Here, the plaintiffs are not challenging the loan agreement as a whole. They are not challenging the interest rate or other financial terms. They are challenging a proxy put with recognized entrenching effect. There was ample precedent from this Court putting lenders on notice that these provisions were highly suspect and could potentially lead to a breach of duty on the part of the fiduciaries who were the counter-parties to a negotiation over the credit agreement.

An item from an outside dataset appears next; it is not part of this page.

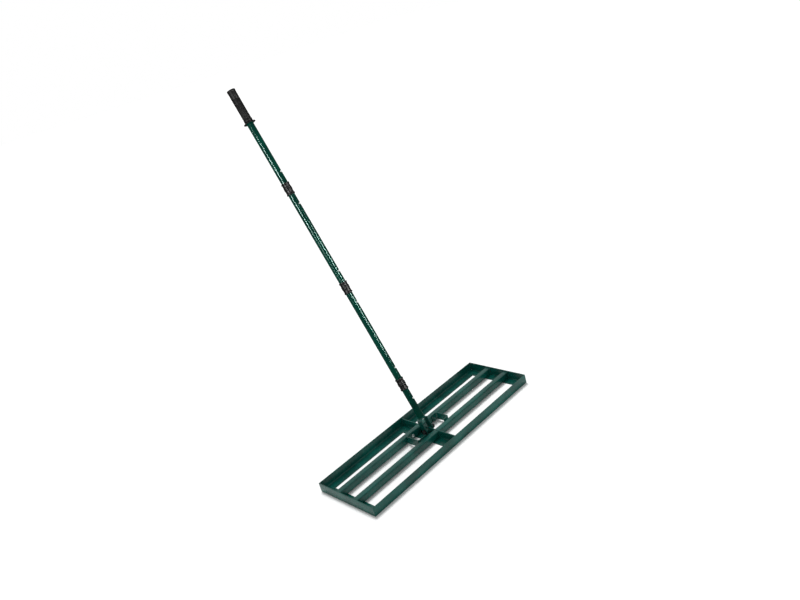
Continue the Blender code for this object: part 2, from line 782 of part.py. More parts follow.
# Everything that tilts hangs on this empty, whose Z axis runs up the handle
handle_pivot = bpy.data.objects.new("handle_pivot", None)
rake.objects.link(handle_pivot)
place(handle_pivot, None, (0, 0, PIVOT_HEIGHT), (HANDLE_SLOPE - 90, 0, 0))

add_rails()
inner_bars = add_inner_bars()
add_cross_brace()
left_bracket = add_tie_bracket("left_tie_bracket", -1, LEFT_EAR)
add_tie_bracket("right_tie_bracket", 1, RIGHT_EAR)
add_tie_bolts(left_bracket, inner_bars)
add_pivot(handle_pivot)
add_yoke(handle_pivot)
handle_tubes, joint_couplers = add_tubes(handle_pivot)
add_collars(handle_pivot)
add_buttons(handle_pivot, handle_tubes, joint_couplers)
add_grip(handle_pivot)
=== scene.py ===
# Lawn leveling rake: stoved enamel, moulded plastic and plating on finished pieces
import json
import math

import bmesh
import bpy
from mathutils import Matrix, Vector

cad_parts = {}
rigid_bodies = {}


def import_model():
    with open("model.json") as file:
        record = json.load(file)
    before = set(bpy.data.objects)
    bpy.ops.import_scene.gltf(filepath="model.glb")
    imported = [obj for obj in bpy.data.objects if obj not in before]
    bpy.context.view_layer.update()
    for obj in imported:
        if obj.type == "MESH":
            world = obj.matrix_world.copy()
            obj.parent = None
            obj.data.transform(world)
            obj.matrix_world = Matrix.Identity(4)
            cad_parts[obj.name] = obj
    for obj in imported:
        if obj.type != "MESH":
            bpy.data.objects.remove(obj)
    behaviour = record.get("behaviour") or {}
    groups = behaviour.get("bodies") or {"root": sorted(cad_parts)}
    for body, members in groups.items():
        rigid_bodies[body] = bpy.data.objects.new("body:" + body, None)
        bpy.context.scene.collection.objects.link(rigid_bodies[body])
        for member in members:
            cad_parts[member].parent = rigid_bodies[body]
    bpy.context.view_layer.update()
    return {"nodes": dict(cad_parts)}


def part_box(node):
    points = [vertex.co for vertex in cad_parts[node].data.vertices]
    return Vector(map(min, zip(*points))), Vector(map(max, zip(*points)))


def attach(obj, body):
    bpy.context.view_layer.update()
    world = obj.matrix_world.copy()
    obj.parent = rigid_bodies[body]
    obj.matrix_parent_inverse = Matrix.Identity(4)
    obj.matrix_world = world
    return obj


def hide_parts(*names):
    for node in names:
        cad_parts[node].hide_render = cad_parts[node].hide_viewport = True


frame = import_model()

scene = bpy.context.scene
scene.view_settings.view_transform = "Standard"
mm = 0.001
perMetre = 1000  # a texture's scale is this over its pattern's size in mm
noiseSpan = {"From Min": 0.3, "From Max": 0.7}  # where most of a noise texture's values lie
print("frame loaded,", len(frame["nodes"]), "nodes")


def linearColour(text):  # sRGB hex to the linear values that a socket takes
    channels = [int(text[i:i + 2], 16) / 255 for i in (1, 3, 5)]
    curve = [c / 12.92 if c <= 0.04045 else ((c + 0.055) / 1.055) ** 2.4 for c in channels]
    return (*curve, 1.0)


def addNode(tree, kind, sockets=None, **settings):  # a socket gets a value, or another node's link
    node = tree.nodes.new(kind)
    for key, value in settings.items():
        setattr(node, key, value)
    for key, value in (sockets or {}).items():
        if isinstance(value, bpy.types.NodeSocket):
            tree.links.new(value, node.inputs[key])
        else:
            node.inputs[key].default_value = value
    return node


def newMaterial(name, **values):  # constants go straight onto the shader's own sockets
    material = bpy.data.materials.new(name)
    material.use_nodes = True
    tree = material.node_tree
    shader = tree.nodes["Principled BSDF"]
    for key, value in values.items():
        shader.inputs[key.replace("_", " ")].default_value = value
    place = addNode(tree, "ShaderNodeTexCoord").outputs["Object"]
    return material, tree, shader, place


enamel = {
    "railDeep": "#06463E",    # where the coat lies thick
    "railFace": "#08544B",
    "railThin": "#0E655A",    # where it drew thin over the steel
    "tubeDeep": "#02392E",    # the tube's own batch, a little greener
    "tubeFace": "#034437",
    "tubeThin": "#055040",
    "railSheen": "#FFFFFF",   # tint of the gloss
    "tubeSheen": "#D2F4EC",   # the photograph's lines of light on the pole are a little green
    "drift": 70,              # mm between thick and thin places
    "thickEnd": 0.32,         # the drift noise's values at which thick and thin are complete
    "thinEnd": 0.72,
    "haze": 12,               # mm between duller and glossier places
    "glossiest": 0.9,         # shares of the roughness there
    "dullest": 1.12,
    "peel": 2.4,              # mm between ripples; the real 1 to 2 drawn coarser to show
    "peelDepth": 0.02,        # mm
    "nib": 0.9,               # mm between dust nibs under the coat
    "nibSize": 0.12,          # radius as a share of that distance
    "nibRise": 0.3,           # height as a share of the ripple's
}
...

Given the facts here, as alleged, including that there was a historic credit agreement that had a proxy put but not a dead hand proxy put, and then that under pressure from stockholders, including the threat of a potential proxy contest, the debt agreements were modified so that the change-in-control provision now included a dead hand proxy put, and considering that all of this happened well after Sandridge and Amylin let everyone know that these provisions were something you ought to really think twice about, I believe that, as pled, this complaint satisfies the requirement to survive a motion to dismiss.
It may well be that there's ultimately no claim and that SunTrust wins. It may well be that they didn't aid and abet anything. But for pleading-stage purposes, what they are is they're a party to an agreement containing an entrenching provision that creates a conflict of interest on the part of the fiduciaries on the other side of the negotiation. And that provision arose in the context of a series of pled events and after decisions of this Court that should have put people on notice that there was a potential problem here such that the inclusion of the provision was, for pleading-stage purposes, knowing.
At the risk of stating what I hope is obvious, I am not making any findings of fact on that, and I do not know if, in fact, these things were responsive to stockholder pressure or if some other driver generated them. All I know is that for pleading-stage purposes, I think that the complaint states a claim. So for that reason I am also denying the SunTrust motion.